If you’re looking into the value resorts, you’ve probably heard horror stories of the groups (that are usually teenagers) being extremely loud and obnoxious 100% of the time thereby making everyone else’s entire vacation completely miserable. From my experience, this isn’t the case. Sometimes the food court can get super busy because the whole group just went to get lunch at the same time (which is annoying but not totally unbearable). As far as the experience in your hotel room goes, I’ve never had a sleepness night due to a group, and in fact I’ve never even stayed in that close of proximity to them. They usually have a block of rooms in the resort so your chances of having a room next to them are really slim.
I’m annoyed when the queue for the bus is filled with cheerleaders who could easily fill their own motorcoach, and in my opinion they should be taking their own transportation in these cases. Usually when this happens, Disney’s bus dispatchers are on it and extra buses are diverted to move the line along quicker, but if I ever just don’t want to bother with that I’ll get an Uber instead.
Pro: Disney benefits
The best reason to stay at a Disney value resort is to take advantage of all the benefits that are only available to Disney resort guests.
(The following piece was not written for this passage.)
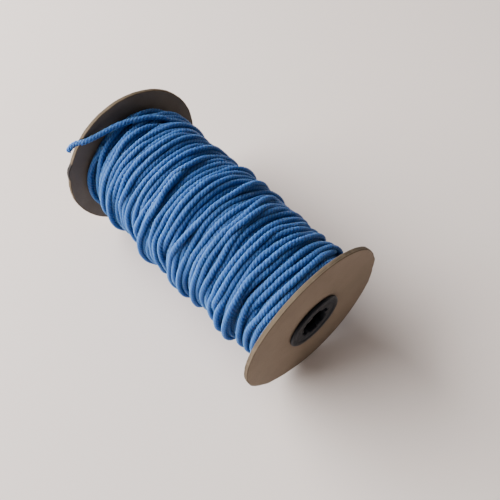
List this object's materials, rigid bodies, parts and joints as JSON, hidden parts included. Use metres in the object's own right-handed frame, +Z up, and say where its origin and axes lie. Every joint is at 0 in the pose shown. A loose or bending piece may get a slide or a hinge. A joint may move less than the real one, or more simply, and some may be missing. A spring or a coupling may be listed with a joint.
{
  "type": "cord reel",
  "caption": "Fibreboard-flanged reel of thick blue three-strand cord on a paper tube, with black toothed hub plugs and the free end held in a rim notch.",
  "frame": {"origin": "on the ground, under the middle of the reel, which lies on the rims of its flanges", "axes": "+Z up; the reel's axis runs along Y, the front flange towards -Y and the rear flange, with the notch that holds the cord's end, towards +Y"},
  "size_m": [0.09, 0.1587, 0.0899],
  "materials": {
    "fibreboard": "matte",
    "tube_paper": "matte",
    "plug_plastic": "satin",
    "cord": "satin"
  },
  "bodies": {
    "root": {"front_flange": "fibreboard", "rear_flange": "fibreboard", "core_tube": "tube_paper", "front_hub_plug": "plug_plastic", "rear_hub_plug": "plug_plastic", "cord_package": "cord", "cord_tail": "cord"}
  },
  "joints": []
}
In addition to being right on Disney property close to all of the action, all Disney resort guests have access to complimentary transportation between their resorts and the parks as well as the Orlando International Airport.
You can also make your FastPass selections 60 days in advance (as opposed to 30) and you can make advanced dining reservations 180 days out from your trip. Additionally, Disney resort guests are able to attend Extra Magic Hours, which give you extra time in the theme parks and as well as services like complimentary package pick-up which allows you to ship purchases from the parks to your resort for free. If you’re thinking about adding the Disney Dining Plan to your reservation, you’ll also need to stay at a Disney resort to do so.
Still on the fence?
If you’re still not sure if the pros outweigh the cons, consider staying at a Disney Springs Resort. These resorts include chain hotels like Best Western and Holiday Inn along with B Resort & Spa, a boutique resort whose style is unique to Disney Springs. Each of these hotels come with the benefits mentioned above minus the Disney Dining Plan and airport transportation, and they come at a lower price point than Disney’s moderate and deluxe resorts making them a good compromise if you’re just not sure about the values still.